> **Provided data**
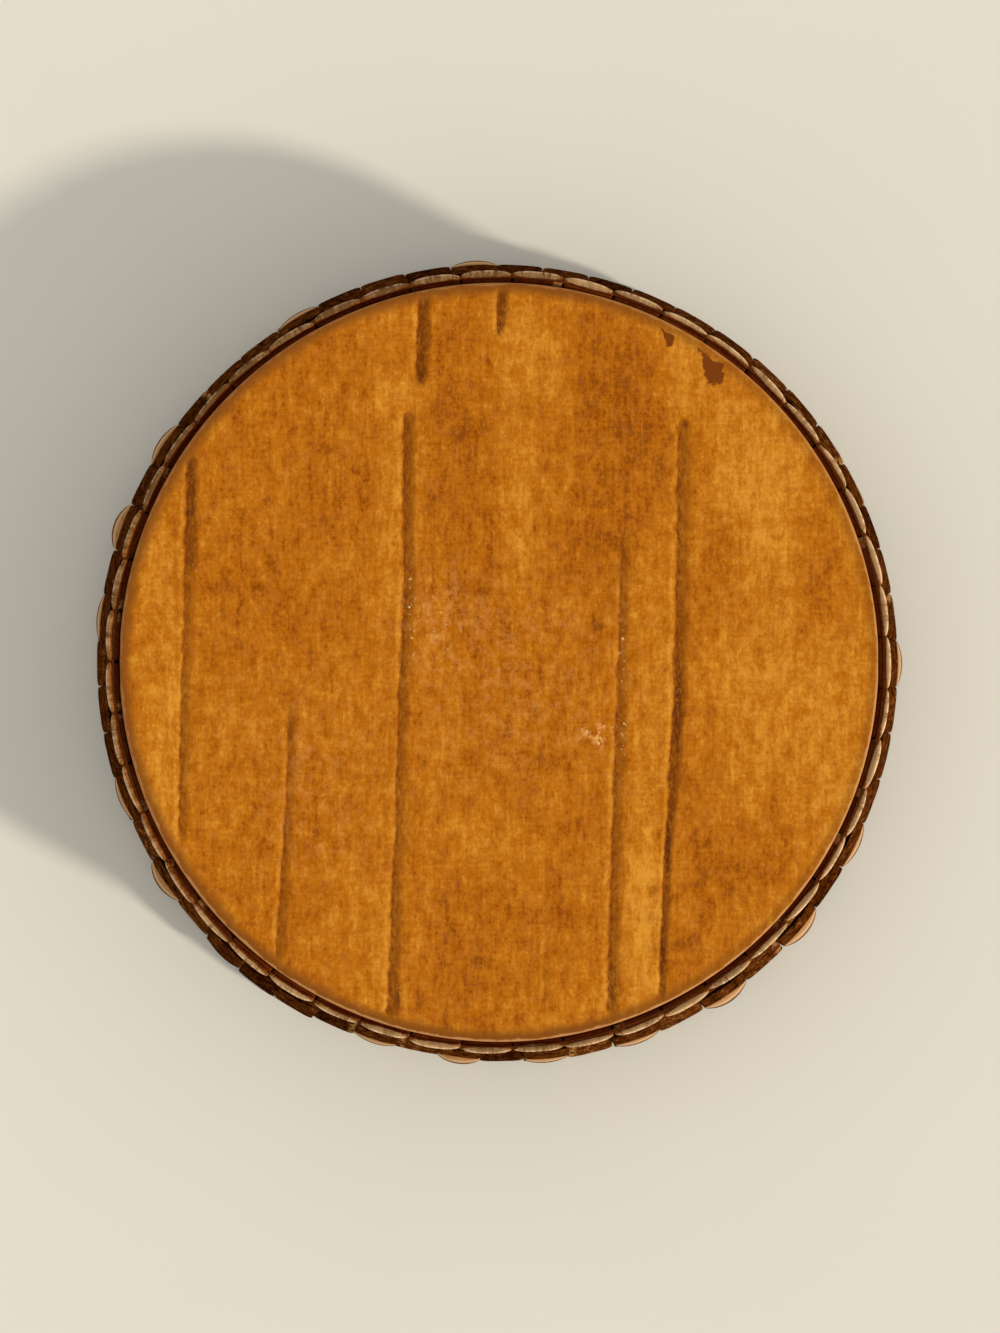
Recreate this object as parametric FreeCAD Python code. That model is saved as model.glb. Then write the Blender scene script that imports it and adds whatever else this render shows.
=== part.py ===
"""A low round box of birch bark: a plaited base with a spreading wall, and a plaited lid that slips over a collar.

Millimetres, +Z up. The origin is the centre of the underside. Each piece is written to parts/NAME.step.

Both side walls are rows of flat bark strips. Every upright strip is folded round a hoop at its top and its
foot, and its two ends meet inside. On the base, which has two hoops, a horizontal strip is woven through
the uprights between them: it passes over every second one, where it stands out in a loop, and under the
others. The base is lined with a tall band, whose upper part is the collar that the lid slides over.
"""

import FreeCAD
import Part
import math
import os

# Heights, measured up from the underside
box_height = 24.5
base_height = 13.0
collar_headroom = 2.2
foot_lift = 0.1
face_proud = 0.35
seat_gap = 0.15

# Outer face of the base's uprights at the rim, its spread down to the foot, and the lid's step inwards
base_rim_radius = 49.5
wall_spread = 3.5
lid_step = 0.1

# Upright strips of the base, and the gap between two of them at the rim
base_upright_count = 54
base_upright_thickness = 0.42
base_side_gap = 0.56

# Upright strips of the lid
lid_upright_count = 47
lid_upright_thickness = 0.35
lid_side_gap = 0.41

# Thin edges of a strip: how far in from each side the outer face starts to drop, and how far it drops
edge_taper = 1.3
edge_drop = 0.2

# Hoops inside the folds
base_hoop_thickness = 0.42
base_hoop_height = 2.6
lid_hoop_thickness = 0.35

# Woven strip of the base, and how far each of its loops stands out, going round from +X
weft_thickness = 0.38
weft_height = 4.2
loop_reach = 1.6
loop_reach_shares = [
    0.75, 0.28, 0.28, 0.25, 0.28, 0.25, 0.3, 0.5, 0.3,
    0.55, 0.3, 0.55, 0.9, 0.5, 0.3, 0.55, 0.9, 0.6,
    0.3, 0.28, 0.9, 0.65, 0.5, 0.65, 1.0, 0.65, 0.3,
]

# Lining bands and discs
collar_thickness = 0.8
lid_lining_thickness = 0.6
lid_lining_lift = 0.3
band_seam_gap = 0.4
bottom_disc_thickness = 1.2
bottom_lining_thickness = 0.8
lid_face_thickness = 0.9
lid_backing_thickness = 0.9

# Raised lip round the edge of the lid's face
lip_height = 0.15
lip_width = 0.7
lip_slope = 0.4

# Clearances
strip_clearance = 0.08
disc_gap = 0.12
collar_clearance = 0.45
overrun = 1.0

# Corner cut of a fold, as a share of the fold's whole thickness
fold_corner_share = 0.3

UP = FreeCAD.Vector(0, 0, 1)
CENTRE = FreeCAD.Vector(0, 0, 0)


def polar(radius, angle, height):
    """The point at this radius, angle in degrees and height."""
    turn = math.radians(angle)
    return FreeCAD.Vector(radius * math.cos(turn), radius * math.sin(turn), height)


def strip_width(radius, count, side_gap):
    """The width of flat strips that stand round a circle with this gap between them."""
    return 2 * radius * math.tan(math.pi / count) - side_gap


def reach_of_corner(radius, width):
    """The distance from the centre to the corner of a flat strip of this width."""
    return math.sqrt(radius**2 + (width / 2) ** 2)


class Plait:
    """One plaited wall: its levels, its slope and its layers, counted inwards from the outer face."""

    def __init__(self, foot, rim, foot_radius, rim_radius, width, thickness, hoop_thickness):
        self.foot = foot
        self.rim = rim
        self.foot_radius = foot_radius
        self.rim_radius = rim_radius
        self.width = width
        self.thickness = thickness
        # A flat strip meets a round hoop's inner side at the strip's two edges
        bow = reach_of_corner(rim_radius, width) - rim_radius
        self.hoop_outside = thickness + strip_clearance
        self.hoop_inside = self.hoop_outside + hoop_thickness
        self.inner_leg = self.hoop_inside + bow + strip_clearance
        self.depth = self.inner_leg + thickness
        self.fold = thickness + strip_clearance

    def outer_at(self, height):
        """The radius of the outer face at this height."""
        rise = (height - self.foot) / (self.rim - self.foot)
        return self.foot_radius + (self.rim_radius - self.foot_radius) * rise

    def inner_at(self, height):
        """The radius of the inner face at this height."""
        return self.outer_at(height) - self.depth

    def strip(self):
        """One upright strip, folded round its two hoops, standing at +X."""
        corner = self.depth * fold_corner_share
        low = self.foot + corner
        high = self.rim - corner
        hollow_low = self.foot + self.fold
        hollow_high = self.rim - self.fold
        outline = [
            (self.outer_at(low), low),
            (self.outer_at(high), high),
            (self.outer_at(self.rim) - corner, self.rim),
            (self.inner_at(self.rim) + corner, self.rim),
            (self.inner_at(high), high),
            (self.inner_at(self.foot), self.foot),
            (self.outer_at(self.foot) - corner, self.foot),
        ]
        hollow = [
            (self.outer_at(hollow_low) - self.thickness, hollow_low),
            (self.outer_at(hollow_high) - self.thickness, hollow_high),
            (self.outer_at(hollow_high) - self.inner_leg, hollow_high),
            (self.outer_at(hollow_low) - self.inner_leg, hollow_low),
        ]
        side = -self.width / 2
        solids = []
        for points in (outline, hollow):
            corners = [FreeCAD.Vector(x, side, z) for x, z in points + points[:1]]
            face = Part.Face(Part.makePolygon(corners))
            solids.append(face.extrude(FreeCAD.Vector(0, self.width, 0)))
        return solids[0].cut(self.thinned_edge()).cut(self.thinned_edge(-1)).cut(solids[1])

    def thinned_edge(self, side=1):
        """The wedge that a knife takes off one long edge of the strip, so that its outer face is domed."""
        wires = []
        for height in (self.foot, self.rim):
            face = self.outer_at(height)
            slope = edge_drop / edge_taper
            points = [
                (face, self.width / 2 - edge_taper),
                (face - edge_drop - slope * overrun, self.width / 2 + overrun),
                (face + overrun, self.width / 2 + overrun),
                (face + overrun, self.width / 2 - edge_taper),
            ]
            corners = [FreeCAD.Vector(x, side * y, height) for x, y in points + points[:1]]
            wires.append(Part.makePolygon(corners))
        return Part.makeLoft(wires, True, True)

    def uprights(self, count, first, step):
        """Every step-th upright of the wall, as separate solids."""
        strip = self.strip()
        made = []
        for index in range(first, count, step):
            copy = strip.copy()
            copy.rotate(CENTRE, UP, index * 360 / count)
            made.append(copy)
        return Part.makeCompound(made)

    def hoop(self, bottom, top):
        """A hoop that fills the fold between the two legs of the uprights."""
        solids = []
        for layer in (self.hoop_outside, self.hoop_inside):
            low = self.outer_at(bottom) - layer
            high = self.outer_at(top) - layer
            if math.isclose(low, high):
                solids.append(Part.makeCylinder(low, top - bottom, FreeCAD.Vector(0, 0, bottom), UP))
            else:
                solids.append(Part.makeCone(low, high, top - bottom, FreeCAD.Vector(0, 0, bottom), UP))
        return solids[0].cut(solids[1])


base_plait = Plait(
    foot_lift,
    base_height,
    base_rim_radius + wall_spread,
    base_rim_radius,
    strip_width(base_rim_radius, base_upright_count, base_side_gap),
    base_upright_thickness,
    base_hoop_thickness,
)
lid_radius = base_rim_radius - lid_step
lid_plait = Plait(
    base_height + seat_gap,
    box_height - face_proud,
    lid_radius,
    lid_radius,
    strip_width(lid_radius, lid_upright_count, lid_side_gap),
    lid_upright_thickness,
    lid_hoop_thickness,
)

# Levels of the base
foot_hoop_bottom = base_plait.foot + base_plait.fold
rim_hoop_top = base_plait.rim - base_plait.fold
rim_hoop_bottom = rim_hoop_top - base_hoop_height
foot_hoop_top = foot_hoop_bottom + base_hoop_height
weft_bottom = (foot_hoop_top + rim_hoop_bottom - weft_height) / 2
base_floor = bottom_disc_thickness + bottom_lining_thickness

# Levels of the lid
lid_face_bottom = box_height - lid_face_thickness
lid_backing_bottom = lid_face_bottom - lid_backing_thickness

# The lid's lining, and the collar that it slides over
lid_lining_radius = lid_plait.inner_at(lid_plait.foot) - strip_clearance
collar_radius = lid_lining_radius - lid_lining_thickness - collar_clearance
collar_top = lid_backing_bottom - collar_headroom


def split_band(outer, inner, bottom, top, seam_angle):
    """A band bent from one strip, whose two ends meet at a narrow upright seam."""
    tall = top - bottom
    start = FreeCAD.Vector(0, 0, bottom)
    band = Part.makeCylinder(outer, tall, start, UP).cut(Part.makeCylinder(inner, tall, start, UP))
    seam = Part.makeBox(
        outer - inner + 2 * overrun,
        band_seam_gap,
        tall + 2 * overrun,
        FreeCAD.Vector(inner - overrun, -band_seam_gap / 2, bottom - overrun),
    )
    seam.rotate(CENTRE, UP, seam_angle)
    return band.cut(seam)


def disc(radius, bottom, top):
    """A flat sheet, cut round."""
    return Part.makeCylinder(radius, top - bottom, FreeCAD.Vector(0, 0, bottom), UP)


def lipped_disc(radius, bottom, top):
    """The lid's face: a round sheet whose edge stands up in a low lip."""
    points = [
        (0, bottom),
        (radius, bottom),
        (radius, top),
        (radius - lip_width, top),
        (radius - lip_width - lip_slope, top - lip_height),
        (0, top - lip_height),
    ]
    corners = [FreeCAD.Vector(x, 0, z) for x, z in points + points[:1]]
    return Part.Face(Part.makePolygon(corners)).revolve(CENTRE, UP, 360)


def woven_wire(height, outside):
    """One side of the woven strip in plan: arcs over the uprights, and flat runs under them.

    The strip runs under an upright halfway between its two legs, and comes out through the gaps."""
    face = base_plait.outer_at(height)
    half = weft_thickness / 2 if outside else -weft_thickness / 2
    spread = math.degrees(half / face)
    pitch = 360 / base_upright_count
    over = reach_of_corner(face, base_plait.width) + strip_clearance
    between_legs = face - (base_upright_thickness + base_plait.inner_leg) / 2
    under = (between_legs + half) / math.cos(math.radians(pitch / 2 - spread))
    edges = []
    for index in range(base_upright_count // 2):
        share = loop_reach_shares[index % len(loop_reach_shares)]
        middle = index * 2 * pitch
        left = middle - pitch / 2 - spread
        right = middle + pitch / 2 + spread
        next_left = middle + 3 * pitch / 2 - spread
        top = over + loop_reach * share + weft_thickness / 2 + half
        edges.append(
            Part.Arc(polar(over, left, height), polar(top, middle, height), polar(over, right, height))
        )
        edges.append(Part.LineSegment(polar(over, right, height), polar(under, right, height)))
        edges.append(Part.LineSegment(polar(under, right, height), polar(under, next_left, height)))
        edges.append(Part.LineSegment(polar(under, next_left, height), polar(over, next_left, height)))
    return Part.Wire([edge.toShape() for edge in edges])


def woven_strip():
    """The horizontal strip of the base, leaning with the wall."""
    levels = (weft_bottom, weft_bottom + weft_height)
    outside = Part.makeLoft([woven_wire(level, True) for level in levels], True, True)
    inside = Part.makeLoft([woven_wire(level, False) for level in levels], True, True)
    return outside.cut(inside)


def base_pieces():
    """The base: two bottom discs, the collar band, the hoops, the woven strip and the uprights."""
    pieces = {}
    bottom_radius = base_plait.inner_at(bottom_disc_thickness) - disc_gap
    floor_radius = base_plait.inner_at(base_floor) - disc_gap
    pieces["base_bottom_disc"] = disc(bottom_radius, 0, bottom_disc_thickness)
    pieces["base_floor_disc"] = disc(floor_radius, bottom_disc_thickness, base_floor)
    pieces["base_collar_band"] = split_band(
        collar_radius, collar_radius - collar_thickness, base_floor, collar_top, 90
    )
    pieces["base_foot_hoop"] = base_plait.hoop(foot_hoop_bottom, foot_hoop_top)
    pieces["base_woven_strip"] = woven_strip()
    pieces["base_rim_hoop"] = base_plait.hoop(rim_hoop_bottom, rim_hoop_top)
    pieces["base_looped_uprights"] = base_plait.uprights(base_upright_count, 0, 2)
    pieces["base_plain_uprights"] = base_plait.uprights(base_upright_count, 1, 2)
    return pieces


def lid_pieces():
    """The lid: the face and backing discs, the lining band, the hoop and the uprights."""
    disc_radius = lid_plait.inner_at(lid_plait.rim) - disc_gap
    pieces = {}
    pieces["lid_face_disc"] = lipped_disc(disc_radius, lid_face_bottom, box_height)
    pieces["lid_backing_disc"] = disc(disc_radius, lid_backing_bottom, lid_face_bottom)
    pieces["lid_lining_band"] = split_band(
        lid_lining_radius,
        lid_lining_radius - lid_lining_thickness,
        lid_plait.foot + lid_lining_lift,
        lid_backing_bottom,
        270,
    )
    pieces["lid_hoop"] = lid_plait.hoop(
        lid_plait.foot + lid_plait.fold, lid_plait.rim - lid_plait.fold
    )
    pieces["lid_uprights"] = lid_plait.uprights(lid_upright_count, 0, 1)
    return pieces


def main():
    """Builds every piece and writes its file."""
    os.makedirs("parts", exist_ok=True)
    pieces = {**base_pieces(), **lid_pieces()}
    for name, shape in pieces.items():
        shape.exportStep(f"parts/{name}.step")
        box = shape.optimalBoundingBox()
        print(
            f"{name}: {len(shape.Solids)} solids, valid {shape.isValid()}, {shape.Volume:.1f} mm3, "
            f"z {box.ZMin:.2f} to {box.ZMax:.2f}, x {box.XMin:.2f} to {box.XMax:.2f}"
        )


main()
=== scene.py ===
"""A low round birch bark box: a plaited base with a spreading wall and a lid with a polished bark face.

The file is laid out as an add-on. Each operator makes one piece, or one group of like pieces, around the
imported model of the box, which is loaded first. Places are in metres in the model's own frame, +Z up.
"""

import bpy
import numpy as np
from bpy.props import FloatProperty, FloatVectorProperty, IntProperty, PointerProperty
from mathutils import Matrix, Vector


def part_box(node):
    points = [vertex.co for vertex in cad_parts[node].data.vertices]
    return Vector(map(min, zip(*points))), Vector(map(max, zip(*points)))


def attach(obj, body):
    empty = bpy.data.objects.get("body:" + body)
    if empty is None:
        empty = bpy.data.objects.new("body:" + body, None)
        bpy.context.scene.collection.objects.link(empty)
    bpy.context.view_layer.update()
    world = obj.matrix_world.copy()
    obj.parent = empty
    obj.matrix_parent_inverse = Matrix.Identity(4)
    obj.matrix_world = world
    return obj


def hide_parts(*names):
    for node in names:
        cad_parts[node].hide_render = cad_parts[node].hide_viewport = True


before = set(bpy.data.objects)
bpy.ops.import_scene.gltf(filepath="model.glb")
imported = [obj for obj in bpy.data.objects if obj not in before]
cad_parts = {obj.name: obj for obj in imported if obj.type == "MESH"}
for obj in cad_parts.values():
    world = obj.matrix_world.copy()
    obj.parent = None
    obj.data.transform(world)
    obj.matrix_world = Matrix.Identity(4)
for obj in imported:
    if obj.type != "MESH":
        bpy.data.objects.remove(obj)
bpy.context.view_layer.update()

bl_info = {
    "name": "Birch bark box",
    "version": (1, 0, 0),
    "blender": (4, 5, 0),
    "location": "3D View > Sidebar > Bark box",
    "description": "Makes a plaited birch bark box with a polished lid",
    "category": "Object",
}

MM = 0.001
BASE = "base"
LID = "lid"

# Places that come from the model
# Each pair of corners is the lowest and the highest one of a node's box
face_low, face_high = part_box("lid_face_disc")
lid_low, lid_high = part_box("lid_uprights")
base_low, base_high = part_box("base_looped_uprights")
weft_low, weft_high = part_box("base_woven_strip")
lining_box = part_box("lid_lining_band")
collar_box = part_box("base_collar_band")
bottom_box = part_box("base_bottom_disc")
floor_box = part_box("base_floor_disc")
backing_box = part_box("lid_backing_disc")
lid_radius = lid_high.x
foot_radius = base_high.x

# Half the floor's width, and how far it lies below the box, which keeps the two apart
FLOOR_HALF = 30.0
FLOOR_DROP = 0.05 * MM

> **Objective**
Extract, word for word, every line beginning with the one that holds "box = shape.optimalBoundingBox()" and concluding with the one that holds "imported = [obj". Include both of those lines.

> **Task response**
        box = shape.optimalBoundingBox()
        print(
            f"{name}: {len(shape.Solids)} solids, valid {shape.isValid()}, {shape.Volume:.1f} mm3, "
            f"z {box.ZMin:.2f} to {box.ZMax:.2f}, x {box.XMin:.2f} to {box.XMax:.2f}"
        )


main()
=== scene.py ===
"""A low round birch bark box: a plaited base with a spreading wall and a lid with a polished bark face.

The file is laid out as an add-on. Each operator makes one piece, or one group of like pieces, around the
imported model of the box, which is loaded first. Places are in metres in the model's own frame, +Z up.
"""

import bpy
import numpy as np
from bpy.props import FloatProperty, FloatVectorProperty, IntProperty, PointerProperty
from mathutils import Matrix, Vector


def part_box(node):
    points = [vertex.co for vertex in cad_parts[node].data.vertices]
    return Vector(map(min, zip(*points))), Vector(map(max, zip(*points)))


def attach(obj, body):
    empty = bpy.data.objects.get("body:" + body)
    if empty is None:
        empty = bpy.data.objects.new("body:" + body, None)
        bpy.context.scene.collection.objects.link(empty)
    bpy.context.view_layer.update()
    world = obj.matrix_world.copy()
    obj.parent = empty
    obj.matrix_parent_inverse = Matrix.Identity(4)
    obj.matrix_world = world
    return obj


def hide_parts(*names):
    for node in names:
        cad_parts[node].hide_render = cad_parts[node].hide_viewport = True


before = set(bpy.data.objects)
bpy.ops.import_scene.gltf(filepath="model.glb")
imported = [obj for obj in bpy.data.objects if obj not in before]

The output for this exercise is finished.